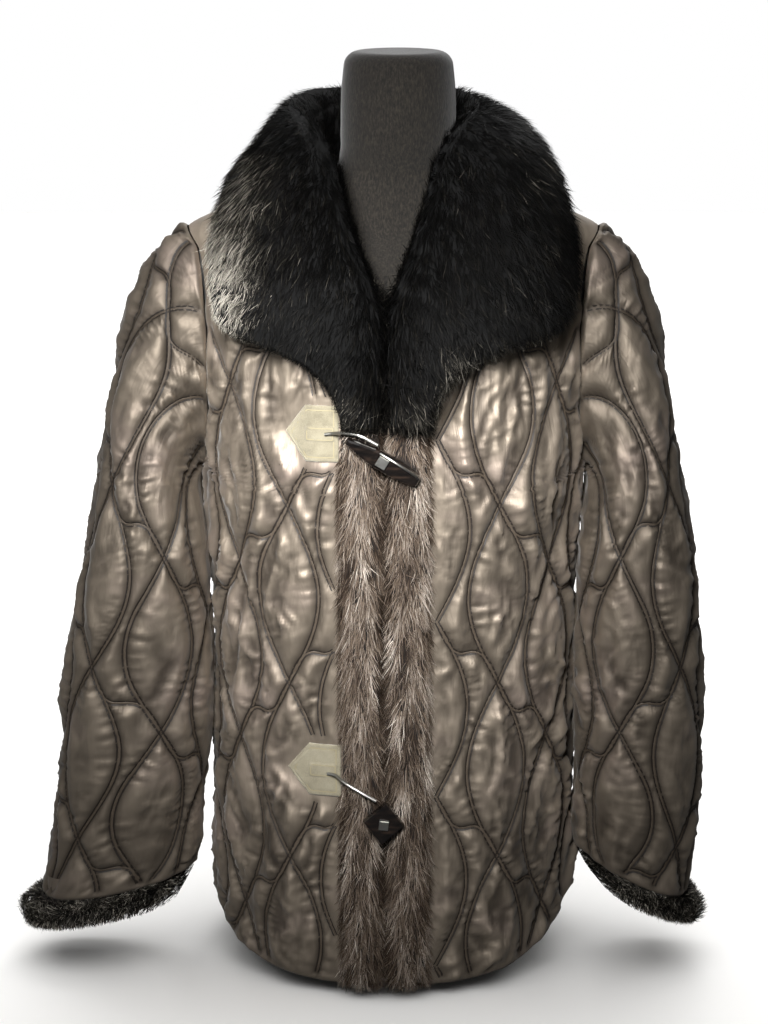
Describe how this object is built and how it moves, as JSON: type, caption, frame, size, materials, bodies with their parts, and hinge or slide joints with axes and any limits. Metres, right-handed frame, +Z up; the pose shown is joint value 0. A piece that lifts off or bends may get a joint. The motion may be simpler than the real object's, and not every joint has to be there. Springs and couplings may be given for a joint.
{
  "type": "quilted jacket on a dress form",
  "caption": "Hip-length quilted satin jacket with a large turned-down fur collar, fur front edges and cuffs, and toggle fastenings, worn by a neck-and-torso dress form.",
  "frame": {"origin": "middle of the dress form's flat underside", "axes": "+Z up through the neck, -Y out of the jacket's front, -X towards the wearer's right sleeve"},
  "size_m": [0.6699, 0.3086, 0.871],
  "materials": {
    "front_right": "quilted satin",
    "front_left": "quilted satin",
    "back": "quilted satin",
    "sleeve_right": "quilted satin",
    "sleeve_left": "quilted satin",
    "collar": "long dark fur",
    "fur_strip_right": "brown guard-hair fur",
    "fur_strip_left": "brown guard-hair fur",
    "cuff_right": "dark fur",
    "cuff_left": "dark fur",
    "tab_upper": "cream suede",
    "tab_lower": "cream suede",
    "cord_upper": "silver-grey cord",
    "cord_lower": "silver-grey cord",
    "toggle_upper": "polished dark horn",
    "toggle_lower": "polished dark horn",
    "stud_upper": "silver-grey metal",
    "stud_lower": "silver-grey metal",
    "dress_form": "heathered grey-brown jersey"
  },
  "bodies": {
    "root": {"front_right": "front_right", "front_left": "front_left", "back": "back", "sleeve_right": "sleeve_right", "sleeve_left": "sleeve_left", "collar": "collar", "fur_strip_right": "fur_strip_right", "fur_strip_left": "fur_strip_left", "cuff_right": "cuff_right", "cuff_left": "cuff_left", "tab_upper": "tab_upper", "tab_lower": "tab_lower", "cord_upper": "cord_upper", "cord_lower": "cord_lower", "toggle_upper": "toggle_upper", "toggle_lower": "toggle_lower", "stud_upper": "stud_upper", "stud_lower": "stud_lower", "dress_form": "dress_form"}
  },
  "joints": []
}
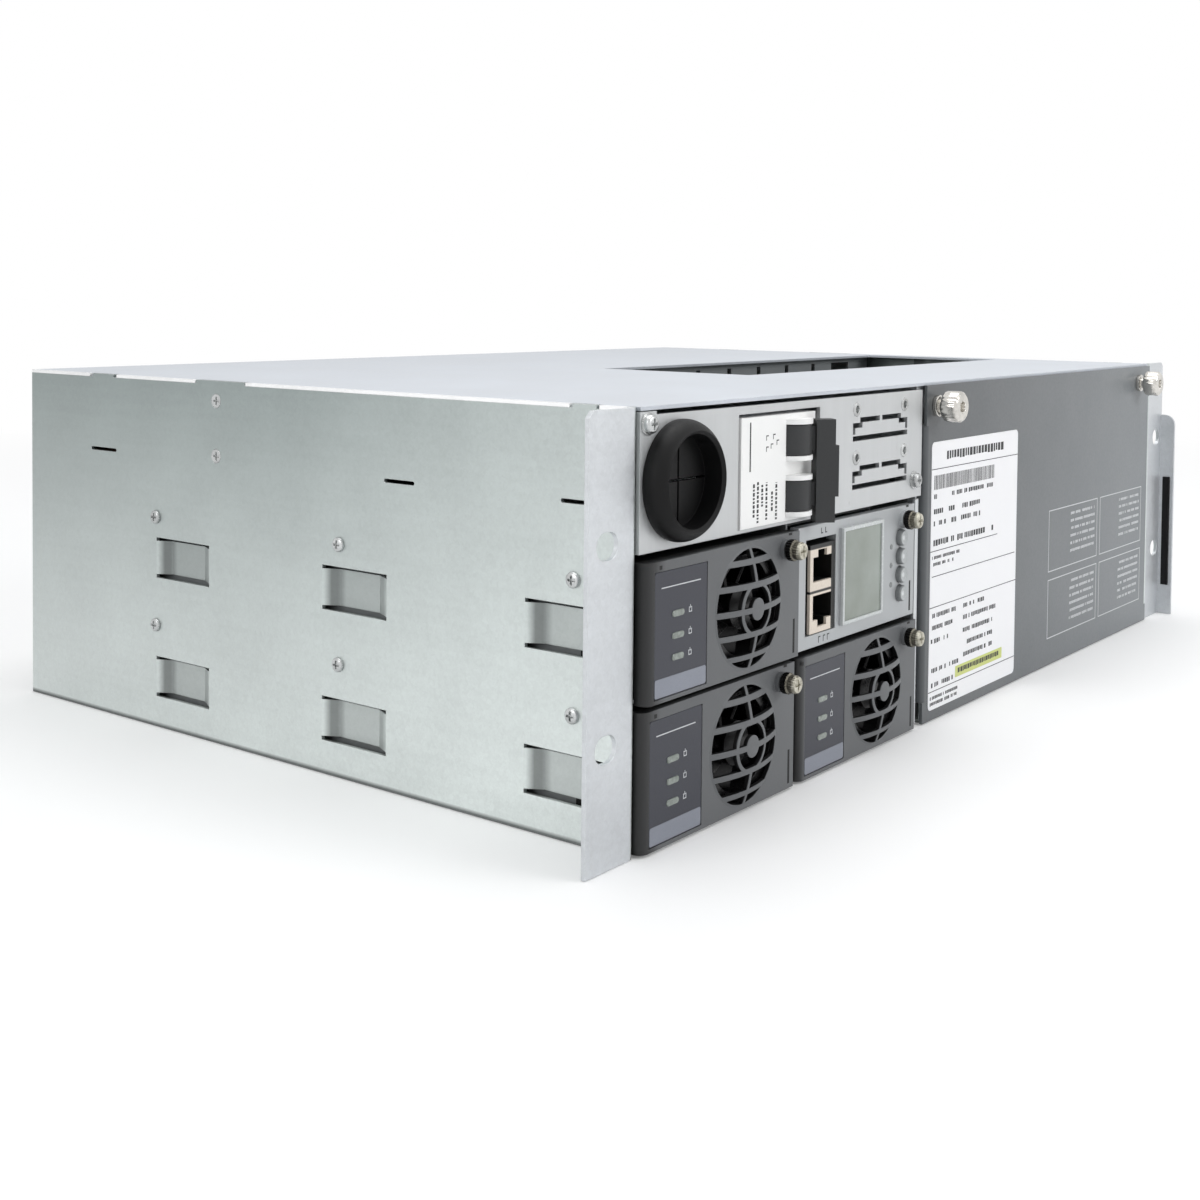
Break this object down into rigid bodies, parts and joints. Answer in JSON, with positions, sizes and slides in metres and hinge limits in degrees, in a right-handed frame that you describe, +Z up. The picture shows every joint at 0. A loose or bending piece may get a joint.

EXERCISE TASK ▸
Write the complete data out, exactly as above.

FINAL RESULT ▸
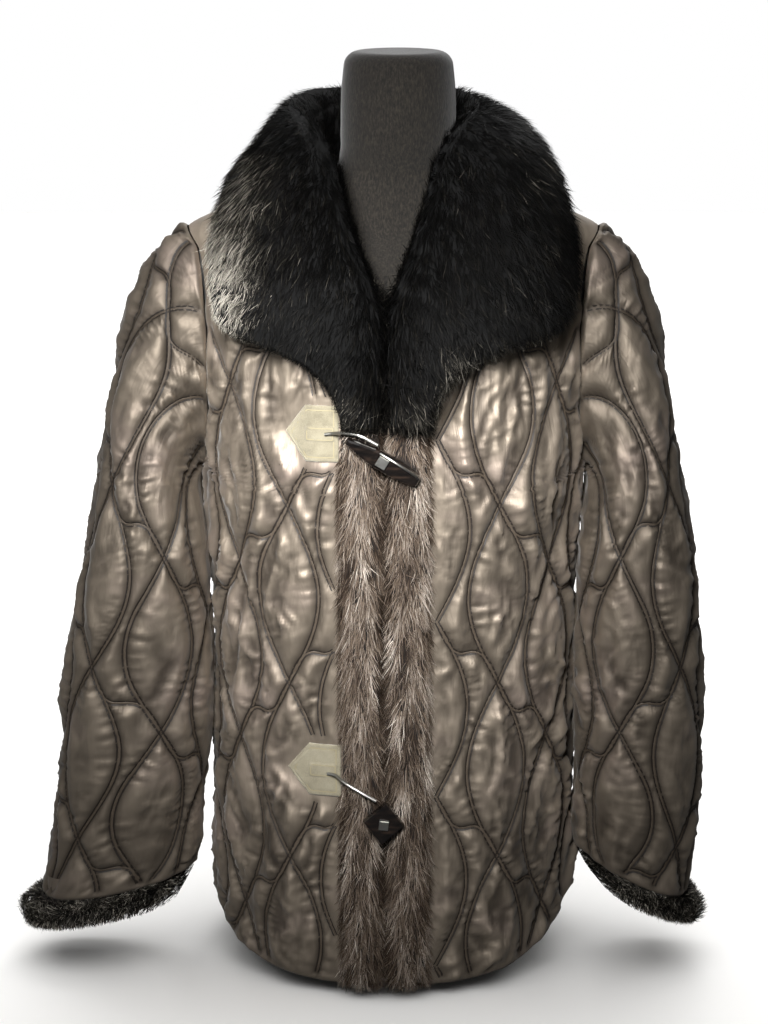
Describe how this object is built and how it moves, as JSON: type, caption, frame, size, materials, bodies with their parts, and hinge or slide joints with axes and any limits. Metres, right-handed frame, +Z up; the pose shown is joint value 0. A piece that lifts off or bends may get a joint. The motion may be simpler than the real object's, and not every joint has to be there. Springs and couplings may be given for a joint.
{
  "type": "quilted jacket on a dress form",
  "caption": "Hip-length quilted satin jacket with a large turned-down fur collar, fur front edges and cuffs, and toggle fastenings, worn by a neck-and-torso dress form.",
  "frame": {"origin": "middle of the dress form's flat underside", "axes": "+Z up through the neck, -Y out of the jacket's front, -X towards the wearer's right sleeve"},
  "size_m": [0.6699, 0.3086, 0.871],
  "materials": {
    "front_right": "quilted satin",
    "front_left": "quilted satin",
    "back": "quilted satin",
    "sleeve_right": "quilted satin",
    "sleeve_left": "quilted satin",
    "collar": "long dark fur",
    "fur_strip_right": "brown guard-hair fur",
    "fur_strip_left": "brown guard-hair fur",
    "cuff_right": "dark fur",
    "cuff_left": "dark fur",
    "tab_upper": "cream suede",
    "tab_lower": "cream suede",
    "cord_upper": "silver-grey cord",
    "cord_lower": "silver-grey cord",
    "toggle_upper": "polished dark horn",
    "toggle_lower": "polished dark horn",
    "stud_upper": "silver-grey metal",
    "stud_lower": "silver-grey metal",
    "dress_form": "heathered grey-brown jersey"
  },
  "bodies": {
    "root": {"front_right": "front_right", "front_left": "front_left", "back": "back", "sleeve_right": "sleeve_right", "sleeve_left": "sleeve_left", "collar": "collar", "fur_strip_right": "fur_strip_right", "fur_strip_left": "fur_strip_left", "cuff_right": "cuff_right", "cuff_left": "cuff_left", "tab_upper": "tab_upper", "tab_lower": "tab_lower", "cord_upper": "cord_upper", "cord_lower": "cord_lower", "toggle_upper": "toggle_upper", "toggle_lower": "toggle_lower", "stud_upper": "stud_upper", "stud_lower": "stud_lower", "dress_form": "dress_form"}
  },
  "joints": []
}
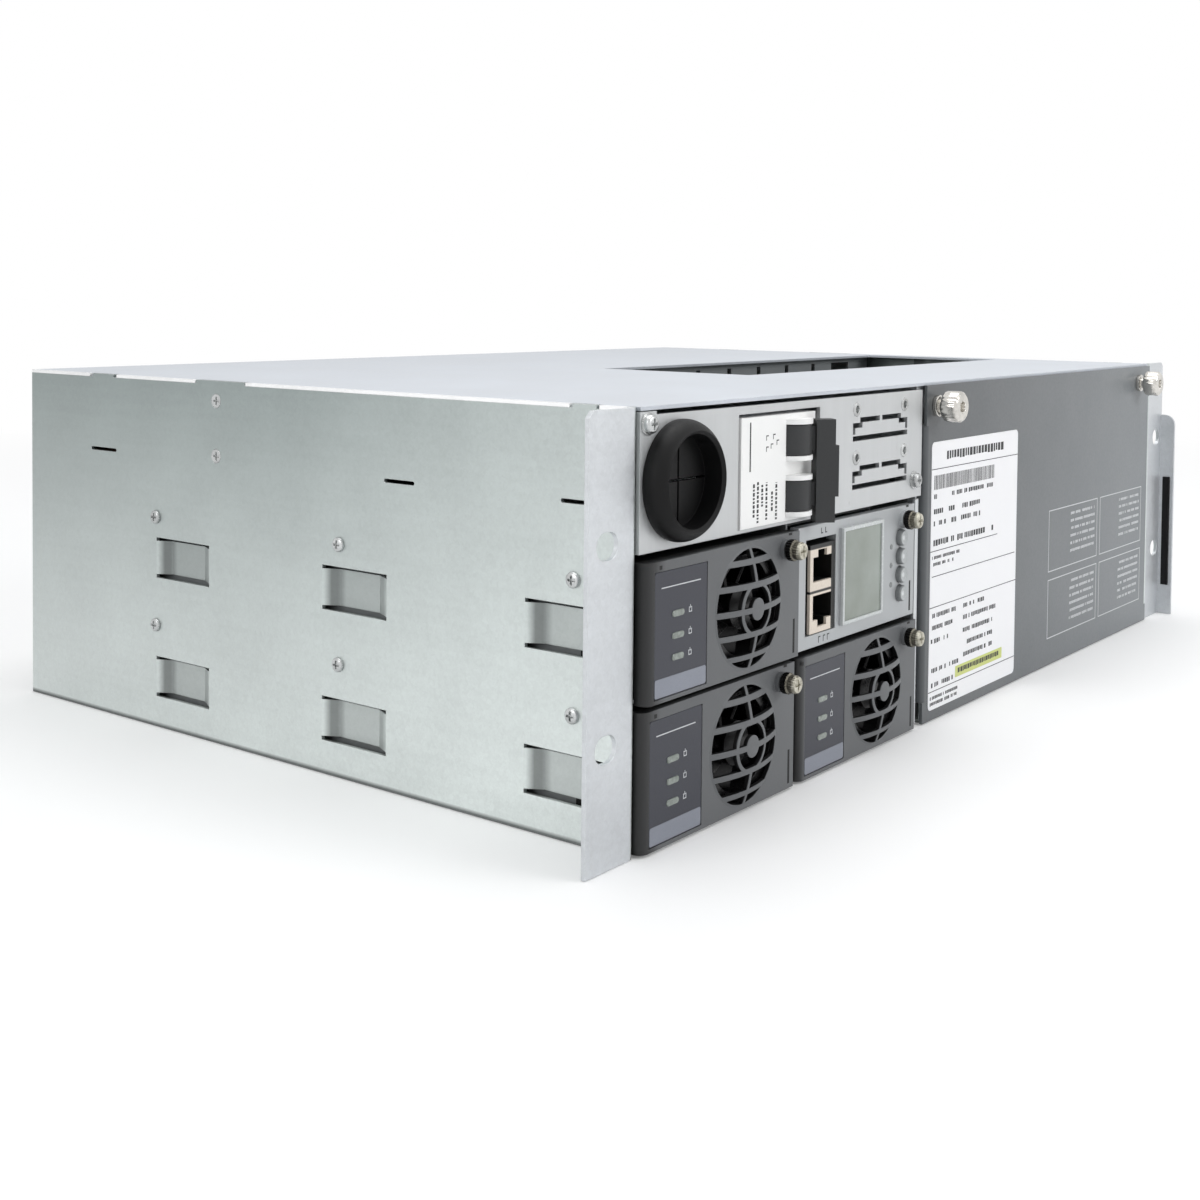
Break this object down into rigid bodies, parts and joints. Answer in JSON, with positions, sizes and slides in metres and hinge limits in degrees, in a right-handed frame that you describe, +Z up. The picture shows every joint at 0. A loose or bending piece may get a joint.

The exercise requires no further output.